We have a chemical deburring solution that is completely free of mineral acids. It removes the oxide layers and brightens the parts. If you can send us your sample parts, we can test them in our lab. This solution also improves adhesion of cyanide-free copper on Zamak, ZA, ACuZn, steel and other substrates.

Thanking you,
-Agi

Agi D'Mello
- Newark, Delaware


(2000)

Dear Mr Pokrajac,

We have pickle lines at our facility as well. You mentioned "adverse atmospheric emissions" in your inquiry posted at finishing.com. We are in the process of trying to "measure" the constantly irritating conditions surrounding our pickling operations.
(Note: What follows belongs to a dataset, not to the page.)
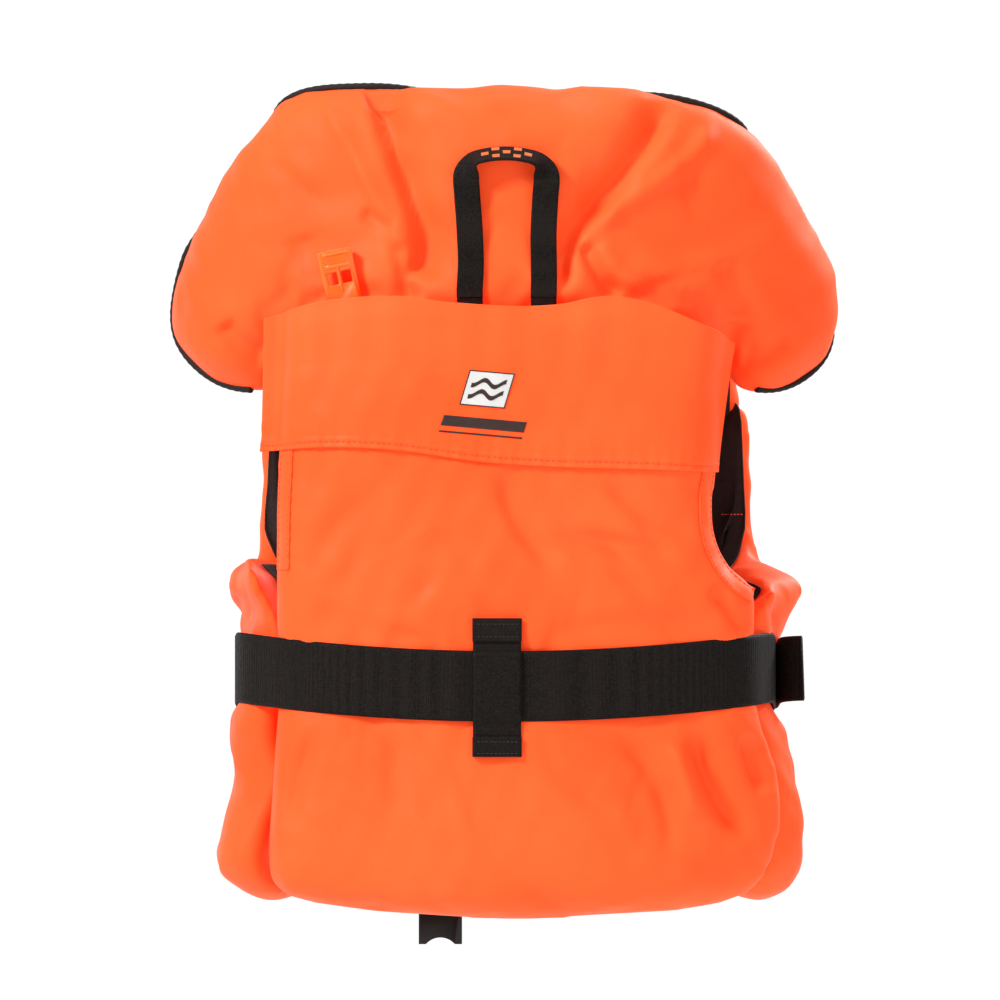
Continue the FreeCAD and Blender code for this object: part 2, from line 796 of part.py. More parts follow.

Typical atmospheric samplers seem to yield very low results based on the very noticeable and irritating conditions. Do you sample the atmosphere near your pickling operations and measure for HNO3, NO2, and/or NO fumes? I wondered if we were doing the best we could to get a true picture of the conditions which workers were exposed. Any comment would be appreciated.

Melanie Beard
- Elmore, Ohio


(2004)

Hi Luke,

I was looking up ways to clean Minerals and found this inquiry. If you do a net search for "nitric acid cleaning minerals", You will find a number of rinsing steps/methods for removing traces of acids. Including one or more of these rinsing processes in an appropriate place in your process could contain a solution to your problem.